Apparently, if you’re a Wisconsin politician a hatred of unions can never be allowed to get in the way of your allegiance to the Green Bay Packers.
Some short takes: His mistakes have been well documented nor has he disputed many of them, and maybe in the end there was no choice but to send him packing. But some of the complaints about Bobby Valentine were poppycock. It remains amazing that some players actually thought him “insensitive” for chiding Will Middlebrooks when the rookie butchered a couple of plays. Poor darlings! Too bad they couldn’t have played for John J. McGraw, or maybe Ossie Vitt. ... The boorish behavior of pseudo-patriotic American brats made the stunning European comeback in the recent Ryder Cup Matches seem like justice. The galleries all weekend were rife with fools willfully violating the protocol of championship events. Do they realize how they must look to the rest of the world? Rooting is one thing. Striving to alter the outcome with your antics is quite another. Moreover, it proved counter-productive and a grave disservice to the American golfers. They were too polite to say so but the nonsense could only have inspired the Euros. ... He was surely a curious character at times but you have to be a hard person to be unsympathetic to the considerable plight of Curt Schilling, whose baseball fortune has apparently been drained away by highly publicized misadventures in business. For it to come down to him having to sell his bloody sock, however, seems irony beyond the cruel.
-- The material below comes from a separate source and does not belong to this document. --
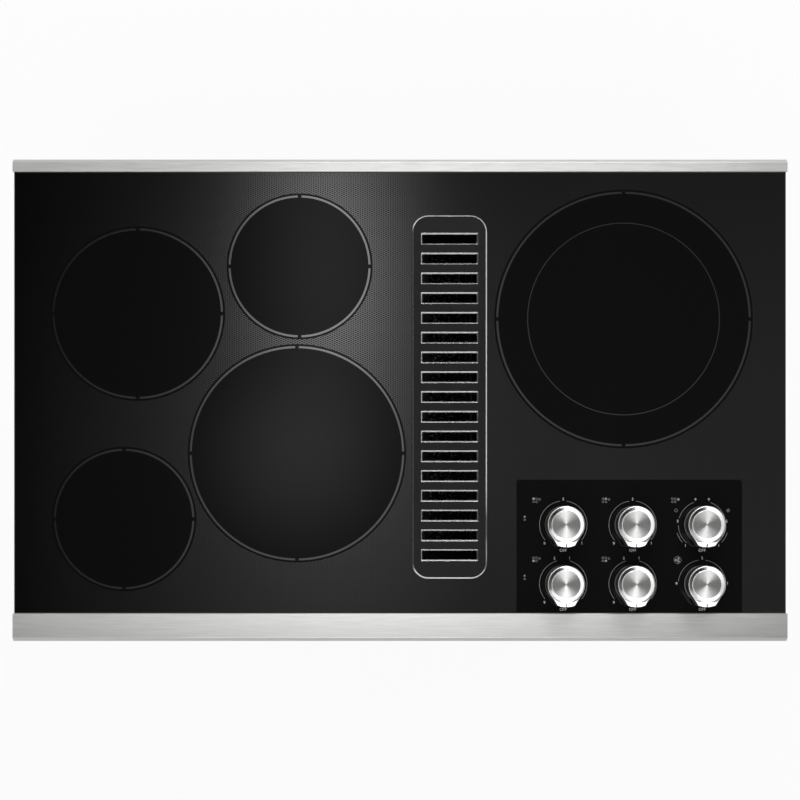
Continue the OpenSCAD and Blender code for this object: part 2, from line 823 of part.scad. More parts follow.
// A ribbon on edge that runs round and turns back at each turn: open rings, joined in turn on
// one side of the gap and on the other
module ribbon(first_r, last_r) {
    turns = floor((last_r - first_r) / ribbon_pitch);
    translate([0, 0, ribbon_z])
        linear_extrude(ribbon_h) {
            for (k = [0 : turns])
                difference() {
                    circle(first_r + k * ribbon_pitch + ribbon_t / 2, $fn = 96);
                    circle(first_r + k * ribbon_pitch - ribbon_t / 2, $fn = 96);
                    translate([0, -ribbon_turn / 2])
                        square([last_r + ribbon_pitch, ribbon_turn]);
                }
            for (k = [0 : turns - 1]) {
                side = k % 2 == 0 ? 1 : -1;
                near = first_r + k * ribbon_pitch - ribbon_t / 2;
                translate([near, (side * ribbon_turn - ribbon_t) / 2])
                    square([ribbon_pitch, ribbon_t]);
            }
        }
}

module element_ribbons() {
    color(HEATER)
        for (i = [0 : len(ZONES) - 1])
            zone(i) {
                wall_r = insulation_r(i) - insulation_w - ribbon_t;
                if (ZONES[i] == "right") {
                    ribbon(ribbon_start, right_inner_r - divider_w / 2 - ribbon_t);
                    ribbon(right_inner_r + divider_w / 2 + 2 * ribbon_t, wall_r);
                } else {
                    ribbon(ribbon_start, wall_r);
                }
            }
}

module element_limiters() {
    color(CERAMIC)
        for (i = [0 : len(ZONES) - 1])
            zone(i)
                translate([0, 0, limiter_z])
                    rotate([0, 0, limiter_turn[i]]) {
                        head_x = dish_r(i) + 0.3;
                        far_x = -dish_r(i) + 2 * insulation_w;
                        rod_x(far_x, head_x - far_x + CUT, limiter_r);
                        translate([head_x, -limiter_head_w / 2, -limiter_head_h / 2])
                            cube([limiter_head_l, limiter_head_w, limiter_head_h]);
                    }
}

// A bent strip under each dish that stands on the box floor
module element_supports() {
    color(ZINC)
        for (i = [0 : len(ZONES) - 1])
            zone(i) {
                half = 0.6 * zone_r[i];
                foot_z = box_floor_z + sheet_t;
                span([-half, -support_w / 2, dish_z - support_t], [half, support_w / 2, dish_z]);
                for (side = [0, 1])
                    mirror([side, 0, 0]) {
                        span([half - support_t, -support_w / 2, foot_z], [half, support_w / 2, dish_z]);
                        span(
                            [half - support_t, -support_w / 2, foot_z],
                            [half + support_foot, support_w / 2, foot_z + support_t]
                        );
                    }
            }
}

module each_control() {
    for (i = [0 : 5]) translate([control_at(i)[0], control_at(i)[1], 0]) children();
}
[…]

If you have wondered about who would want to buy the thing, bear in mind that sports collectors will buy anything …. On the other hand, if you appreciate true and rare excellence you must be pleased for the Yankees’ Ichiro Suzuki. Given the chance so late in his marvelous career to cavort on the big stage and play for the big stakes, Ichiro’s response further illustrates the brilliance of an entire career played out with memorable dignity and class. The man deserves such a moment and it is mighty pleasing to see him have it.